Data entries →
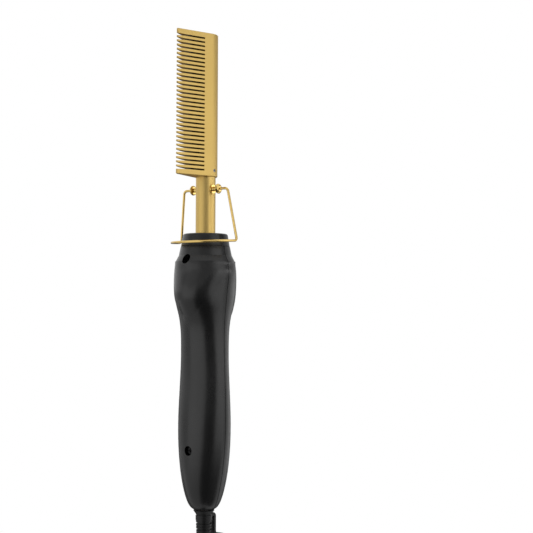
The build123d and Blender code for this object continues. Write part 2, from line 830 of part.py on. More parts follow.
def make_swivel():
    """The socket in the handle, the core that turns in it, and the contacts."""
    bore = SOCKET_R - 1.6
    floor_top = SOCKET_BOTTOM + SOCKET_FLOOR
    with BuildPart() as swivel_socket:
        with BuildSketch(Plane.XY.offset(SOCKET_BOTTOM)):
            Circle(SOCKET_R)
            Circle(JOURNAL_R + JOURNAL_CLEARANCE, mode=Mode.SUBTRACT)
        extrude(amount=SOCKET_FLOOR)
        with BuildSketch(Plane.XY.offset(floor_top)):
            Circle(SOCKET_R)
            Circle(bore, mode=Mode.SUBTRACT)
        extrude(amount=SOCKET_TOP - floor_top)
    save(swivel_socket.part, "swivel_socket")

    with BuildPart() as swivel_core:
        with BuildSketch(Plane.XZ):
            Polygon(
                (0, SOCKET_TOP - 1),
                (POST_R, SOCKET_TOP - 1),
                (POST_R, floor_top + 2.1),
                (FLANGE_R, floor_top + 2.1),
                (FLANGE_R, floor_top + 0.3),
                (JOURNAL_R, floor_top + 0.3),
                (JOURNAL_R, SOCKET_BOTTOM - 0.3),
                (NECK_R, SOCKET_BOTTOM - 0.3),
                (NECK_R, BOOT_TOP),
                (SHANK_R, BOOT_TOP),
                (SHANK_R, SHANK_BOTTOM),
                (0, SHANK_BOTTOM),
                align=None,
            )
        revolve(axis=Axis.Z)
    save(swivel_core.part, "swivel_core")

    with BuildPart() as slip_rings:
        for z in RING_Z:
            with BuildSketch(Plane.XY.offset(z)):
                Circle(RING_R)
                Circle(POST_R, mode=Mode.SUBTRACT)
            extrude(amount=RING_H)
    save(slip_rings.part, "slip_rings")

    with BuildPart() as wiper_contacts:
        for side, z in zip((-1, 1), RING_Z):
            blade_x = side * (RING_R + 0.75)
            with Locations((blade_x, 0, z + RING_H / 2)):
                Box(0.9, 2.4, RING_H)
            top = SOCKET_TOP
            with Locations((blade_x, 0, (z + top) / 2)):
                Box(0.5, 2.4, top - z)
            with Locations((side * (RING_R + 1.7), 0, top + 0.3)):
                Box(2.8, 2.4, 0.6)
    save(wiper_contacts.part, "wiper_contacts")


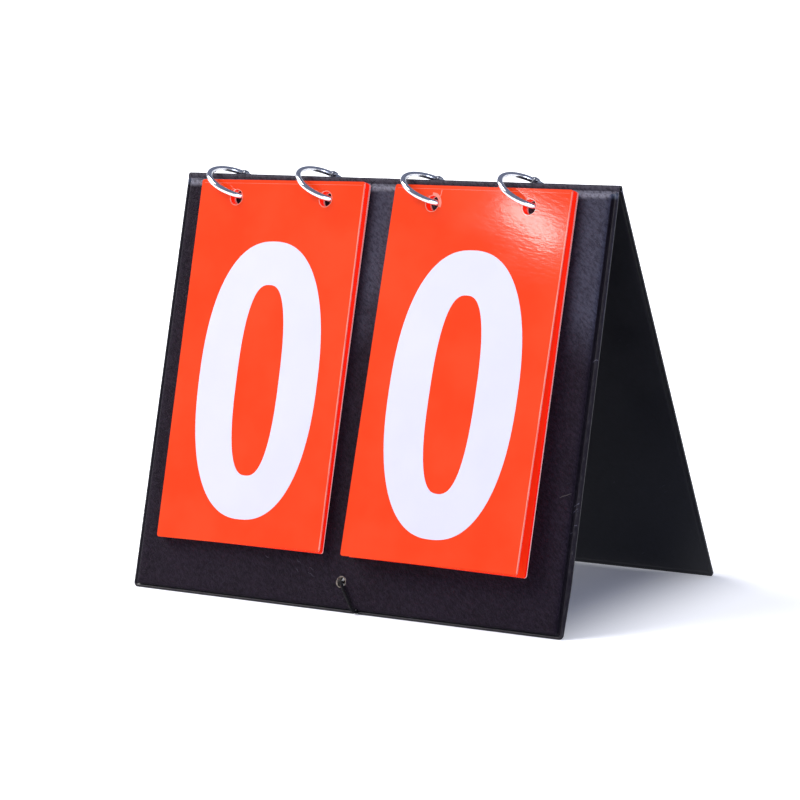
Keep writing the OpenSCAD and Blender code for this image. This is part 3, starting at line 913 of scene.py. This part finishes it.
def zeroMesh():
    w, h, film = numeral["width"], numeral["height"], numeral["film"]
    innerW, innerH = w - 2 * numeral["sideStroke"], h - 2 * numeral["topStroke"]
    outer = superellipse(w, h, numeral["squareness"])
    inner = superellipse(innerW, innerH, numeral["innerSquareness"])
    verts = [
        (x, y, z) for a, b in zip(outer, inner) for (x, y), z in ((b, film), (a, film), (a, 0), (b, 0))
    ]
    return np.array(verts), ringFaces(len(outer), 4, True)


def textMesh(text):
    # the hidden cards' numerals, from the built-in face, drawn to the zero's width and height
    curve = bpy.data.curves.new("numeralText", "FONT")
    curve.body = text
    curve.offset = 0.02
    curve.extrude = 0.5
    curve.resolution_u = 6
    holder = bpy.data.objects.new("numeralText", curve)
    bpy.context.scene.collection.objects.link(holder)
    bpy.context.view_layer.update()
    mesh = bpy.data.meshes.new_from_object(holder.evaluated_get(bpy.context.evaluated_depsgraph_get()))
    co = np.array([tuple(v.co) for v in mesh.vertices])
    faces = [tuple(p.vertices) for p in mesh.polygons]
    bpy.data.objects.remove(holder)
    bpy.data.curves.remove(curve)
    low, high = co.min(0), co.max(0)
    share = numeral["oneShare"] if text == "1" else 1.0
    size = np.array([numeral["width"] * share, numeral["height"], numeral["film"]])
    return (co - (low + high) / 2) / (high - low) * size + np.array([0, 0, numeral["film"] / 2]), faces


def makeNumerals():
    for side in ("left", "right"):
        for k in range(10):
            verts, faces = zeroMesh() if k == 0 else textMesh(str(k))
            axes, top = cardFrame(f"{side}_card_{k}")
            centre = (0, -numeral["below"] - numeral["height"] / 2, numeral["clear"])
            placed = top + (verts + centre) @ axes * mm
            ink = makeMesh(f"{side}_numeral_{k}", placed, faces, inkWhite, 30.0)
            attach(ink, f"{side}_front_card" if k == 0 else "front_board")


makeNumerals()
print("numerals printed")


# Marks of making and use, each a thin raised strip: the card's cut and pressed edges and torn holes, the
# punched cord hole's fibres, and scuffs and a crease in the vinyl. Sizes are in mm
marks = {
    "lift": 0.03,
    "trimIn": 1.6,  # from a card's top edge to the line that its die has pressed
    "trimWidth": 0.1,
    "cutWidth": 0.62,  # the white of the core along the edge where the die has cut through the print
    "cutIn": 0.08,
    "cutEnds": 0.9,
    "spread": 1.3,  # a mark's greatest width, as a share of its usual one
    "cardWidth": 95.0,
    "cardHeight": 167.0,
    "holeRadius": 3.5,
    "holeX": 26.0,
    "holeDrop": 8.2,
    "rimOut": 0.16,
    "tornOut": 0.9,
    "tear": [(3.4, 2.4), (4.1, 4.2), (4.3, 6.2)],  # from the torn hole's centre
    "fibreOut": 0.12,
    "fibreWidths": (0.15, 0.9),
    "scuffWidth": 0.34,
    "scuffWaver": 0.12,
    "scuffs": [
        ((-43.3, -171.3), (-40.8, -172.2)), ((-25.3, -171.5), (-22.4, -172.9)),
        ((-25.2, -175.1), (-23.3, -176.7)), ((-17.4, -174.0), (-15.0, -175.2)),
        ((-17.7, -176.4), (-14.0, -178.2)),
    ],
    "crease": ((111.2, -132.4), (116.6, -130.3)),
}


def strip(name, line, widths, out, material, closed=False):
    # a flat strip along a line, both in metres, lying on a surface that faces out
    line = np.asarray(line, float)
    side = np.cross(out, headings(line, closed))
    side *= (np.asarray(widths) * mm / 2 / np.linalg.norm(side, axis=1))[:, None]
    lift = np.asarray(out) * marks["lift"] * mm
    rings = np.stack([line - side, line + side, line + side + lift, line - side + lift], axis=1)
    return makeMesh(name, rings.reshape(-1, 3), ringFaces(len(line), 4, closed), material, 30.0)


def circleLine(cx, cy, radius, start=0.0, end=360.0, count=36):
    turn = np.radians(np.linspace(start, end, count, endpoint=end - start < 360))
    return np.column_stack([cx + radius * np.cos(turn), cy + radius * np.sin(turn)])


def unevenWidths(count, low, high, seed):
    share = np.array([0.5 + 0.9 * noise.noise(Vector((0.31 * i, seed, 0.5))) for i in range(count)])
    return low + (high - low) * share.clip(0, 1)


def makeCardMarks():
    half, drop, hole, cut = marks["cardWidth"] / 2, marks["holeDrop"], marks["holeRadius"], marks["cutWidth"]
    for seed, side in enumerate(("left", "right")):
        axes, top = cardFrame(side + "_card_0")
        down = np.linspace(-marks["cutEnds"], marks["cutEnds"] - marks["cardHeight"], 60)
        over = np.linspace(marks["trimIn"] - half, half - marks["trimIn"], 40)
        cutLine = np.column_stack([np.full(60, half - cut / 2 - marks["cutIn"]), down])
        trimLine = np.column_stack([over, np.full(40, -marks["trimIn"])])
        lines = {  # each with its usual width, and its least width as a share of that
            "cut_side": (cutLine, cut / marks["spread"], 0.6),
            "trim_top": (trimLine, marks["trimWidth"], 0.8),
        }
        for k, x in enumerate((-marks["holeX"], marks["holeX"])):
            lines[f"hole_rim_{k + 1}"] = (circleLine(x, -drop, hole + marks["rimOut"]), 0.3, 1.0)
        if side == "right":
            x = -marks["holeX"]
            lines["torn_hole"] = (circleLine(x, -drop, hole + marks["tornOut"], -20, 95, 14), 1.0, 1.0)
            lines["torn_spike"] = (np.array([(x + a, b - drop) for a, b in marks["tear"]]), 0.5, 0.6)
        for label, (flat, width, least) in lines.items():
            line = top + flat @ axes[:2] * mm
            widths = unevenWidths(len(line), width * least, width * marks["spread"], seed + len(label))
            mark = strip(f"{side}_{label}", line, widths, axes[2], bruisedPvc, label.startswith("hole"))
            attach(mark, side + "_front_card")


def makeBoardMarks():
    radius = cordHole["diameter"] / 2 + marks["fibreOut"]
    rim = circleLine(cordHole["x"], cordHole["rise"] - board["height"], radius, count=40)
    lines = [("punched_fibres", rim, unevenWidths(40, *marks["fibreWidths"], 4.0), pulpBoard)]
    taper = np.sin(np.linspace(0.35, 2.8, 9))
    for k, (first, last) in enumerate(marks["scuffs"] + [marks["crease"]]):
        line = np.linspace(first, last, 9) + marks["scuffWaver"] * np.sin(np.arange(9) * 1.3 + k)[:, None]
        material = foldedVinyl if k == len(marks["scuffs"]) else scuffedVinyl
        lines.append((f"vinyl_mark_{k + 1}", line, marks["scuffWidth"] * taper, material))
    for name, flat, widths, material in lines:
        height = coverTop(flat[:, 0], flat[:, 1], cover["seeds"]["cover"])
        line = onFront(np.column_stack([flat, height]))
        mark = strip(name, line, widths, outward, material, name == "punched_fibres")
        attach(mark, "front_board")


makeCardMarks()
makeBoardMarks()
print("marks made")


def finishNodes():
    looks = [(f"_card_{k}", cardPvc if k == 0 else innerPvc if k < 7 else rearPvc) for k in range(10)]
    looks += [("_frame", nickel), ("_gate", nickel), ("_pin", pinSteel), ("_core", pulpBoard)]
    for name, node in nodes.items():
        material = next((m for part, m in looks if part in name), None)
        if material:
            node.data.materials.clear()
            node.data.materials.append(material)
            node.data.shade_smooth()
            node.data.set_sharp_from_angle(angle=math.radians(35))


finishNodes()
print("frame pieces finished")


# Pale floor that curves up into a backdrop, and soft studio light, in metres
studio = {
    "floorReach": 6.0,
    "sweepRadius": 1.3,
    "floorColour": "#F1F1F5",
    "shadeGlow": 0.01,  # the glow lifts the floor to white for the camera, but hardly in the object's shadow
    "nearGlow": 0.7,
    "farGlow": 1.0,
    "shadeX": {1: 0.080, 2: 0.160},  # from the middle of the tent, where the shadow begins and has ended
    "shadeY": {1: 0.053, 2: 0.075},
    "fade": {1: 0.3, 2: 1.0},
    "sheen": {"place": (-0.487, -0.660, 0.586), "size": (0.046, 0.015), "power": 0.038, "colour": "#FFFFFF",
              "aim": (0.081, 0.050, 0.170), "along": (0.0575, -0.025, -0.0287)},
    "key": {"place": (-1.50, -0.50, 1.65), "size": (1.6, 1.6), "power": 71.0, "colour": "#FFFDFA",
            "aim": (0.0, 0.03, 0.08), "along": (0.0, 1.0, 0.0)},
    "fill": {"place": (1.25, -0.55, 0.45), "size": (0.5, 0.5), "power": 5.5, "colour": "#D6E0FF",
             "aim": (0.05, 0.05, 0.08), "along": (0.0, 1.0, 0.0)},
    "worldColour": "#CFDAFF",
    "worldLight": 0.3,
}


def floorMaterial():
    material, add, place = newMaterial("paperSweep")
    rays = add("LightPath")
    seen = rays["Is Camera Ray"]
    for kind in ("Is Glossy Ray", "Is Transmission Ray"):
        seen = add("Math", {"operation": "MAXIMUM", 0: seen, 1: rays[kind]})[0]
    away = add("VectorMath", {"operation": "LENGTH", 0: place})["Value"]
    offset = add("VectorMath", {"operation": "SUBTRACT", 0: place, 1: (0.0, midY * mm, 0.0)})[0]
    offset = add("VectorMath", {"operation": "ABSOLUTE", 0: offset})[0]
    sides = add("SeparateXYZ", {0: offset})
    outX = add("MapRange", {**studio["shadeX"], 0: sides[0]})[0]
    outY = add("MapRange", {**studio["shadeY"], 0: sides[1]})[0]
    outside = add("Math", {"operation": "MAXIMUM", 0: outX, 1: outY})[0]
    levels = {3: studio["nearGlow"], 4: studio["farGlow"]}
    lifted = add("MapRange", {**studio["fade"], **levels, 0: away})[0]
    glow = add("Math", {**multiplyAdd, 0: outside, 1: lifted, 2: studio["shadeGlow"]})[0]
    strength = add("Math", {0: seen, 1: glow})[0]
    shine = add("Emission", {"Color": (1, 1, 1, 1), "Strength": strength})[0]
    paper = add("BsdfPrincipled", {
        "Base Color": studio["floorColour"], "Roughness": 0.9, "Specular IOR Level": 0.0,
    })[0]
    add("OutputMaterial", {"Surface": add("AddShader", {0: paper, 1: shine})[0]})
    return material


def makeFloor():
    # a flat disc with a rim that curves up, turned about the middle
    reach, bend = studio["floorReach"], studio["sweepRadius"]
    profile = [(0.02, 0.0), (0.5, 0.0), (reach, 0.0)]
    for a in np.radians(np.arange(10, 91, 10)):
        profile.append((reach + bend * math.sin(a), bend * (1 - math.cos(a))))
    turns = 64
    angles = 2 * math.pi * np.arange(turns) / turns
    verts = [(r * math.cos(t), r * math.sin(t), z) for r, z in profile for t in angles]
    faces = [range(turns), *ringFaces(len(profile), turns, capped=False)]
    makeMesh("floor", verts, faces, floorMaterial())


def makeLamp(name, look):
    lamp = bpy.data.objects.new(name, bpy.data.lights.new(name, "AREA"))
    lamp.data.shape = "RECTANGLE"
    lamp.data.size, lamp.data.size_y = look["size"]
    lamp.data.energy = look["power"]
    lamp.data.color = linearColour(look["colour"])[:3]
    back = (Vector(look["place"]) - Vector(look["aim"])).normalized()
    rise = back.cross(Vector(look["along"])).normalized()
    standAt(lamp, look["place"], rise.cross(back), rise, back)


def makeWorld():
    world = bpy.data.worlds.new("studioWorld")
    world.use_nodes = True
    tree = world.node_tree
    tree.nodes.clear()
    light = {"Color": studio["worldColour"], "Strength": studio["worldLight"]}
    addNode(tree, "OutputWorld", {"Surface": addNode(tree, "Background", light)[0]})
    bpy.context.scene.world = world


makeFloor()
for lampName in ("sheen", "key", "fill"):
    makeLamp(lampName + "Lamp", studio[lampName])
makeWorld()
bpy.context.scene.view_settings.view_transform = "Standard"
print("studio lit")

The request → Search the data above for the string "else" and return every line that has it.

Solution for this problem →
    share = numeral["oneShare"] if text == "1" else 1.0
            verts, faces = zeroMesh() if k == 0 else textMesh(str(k))
            attach(ink, f"{side}_front_card" if k == 0 else "front_board")
        material = foldedVinyl if k == len(marks["scuffs"]) else scuffedVinyl
    looks = [(f"_card_{k}", cardPvc if k == 0 else innerPvc if k < 7 else rearPvc) for k in range(10)]